One of the more rewarding things I have done as a librarian was having the opportunity to found the open access journal imprint New Prairie Press here at Kansas State. Part of this work has been honing the message of open access and digital scholarship that we present to potential scholarly journal editors. Many are initially skeptical, but without fail I can report that all of the editors who have come on board are now enthusiastic supporters of this new publishing paradigm.

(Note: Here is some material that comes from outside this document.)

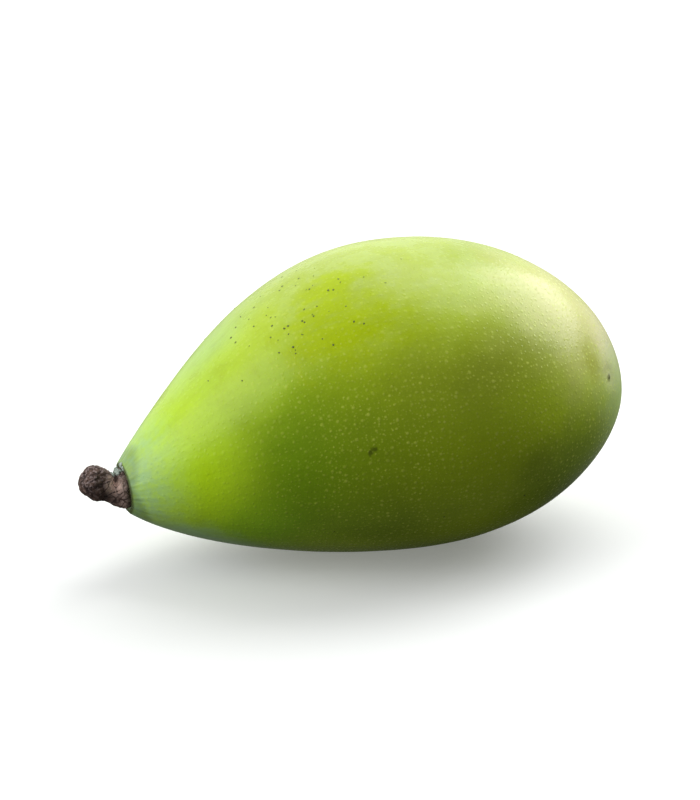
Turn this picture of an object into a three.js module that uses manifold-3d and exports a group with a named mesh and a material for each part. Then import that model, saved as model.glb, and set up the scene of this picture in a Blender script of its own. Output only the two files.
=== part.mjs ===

One of the advantages I often mention is that with digital scholarship, many of the limitations of print publication cease to exist, first and foremost page counts and limitations. While looking at the most recent volume of the Baltic International Yearbook of Cognition, Logic and Communication (an NPP title), I noticed that one of the articles is 83 pages long. That would be unthinkable for a print journal, and even in an online journal many commercial presses would likely balk at the length because their thinking is still shaped by the confines of a print journal, even if their business models are entirely digital these days.

In his acknowledgements for this epic article, the author, Jody Azzouni, makes note of this:

I should finally add that this paper discharges a rather old promise I made in 1994, where I first indicated that my philosophical approach to mathematical practice had as a corollary a response to (a version of) the rule-following paradox. In spirit, although not in expository details, this is what I had in mind. The characterization of the evolution of scientific language that I subsequently presented in my 2000 (especially Part IV) [sic] illustrated the “floating picture” of language (given here); but reasons of space again prevented an explicit discussion of rule-following. I’m thus very grateful to the editors of the 5th issue of the Baltic International Yearbook for [sic] Cognition, Logic and Communication for the opportunity to finally lay all this out. (source, page 74)

As a librarian, it is great to hear that we have created a mechanism to allow his scholarship to see the light of day. We should do more of this.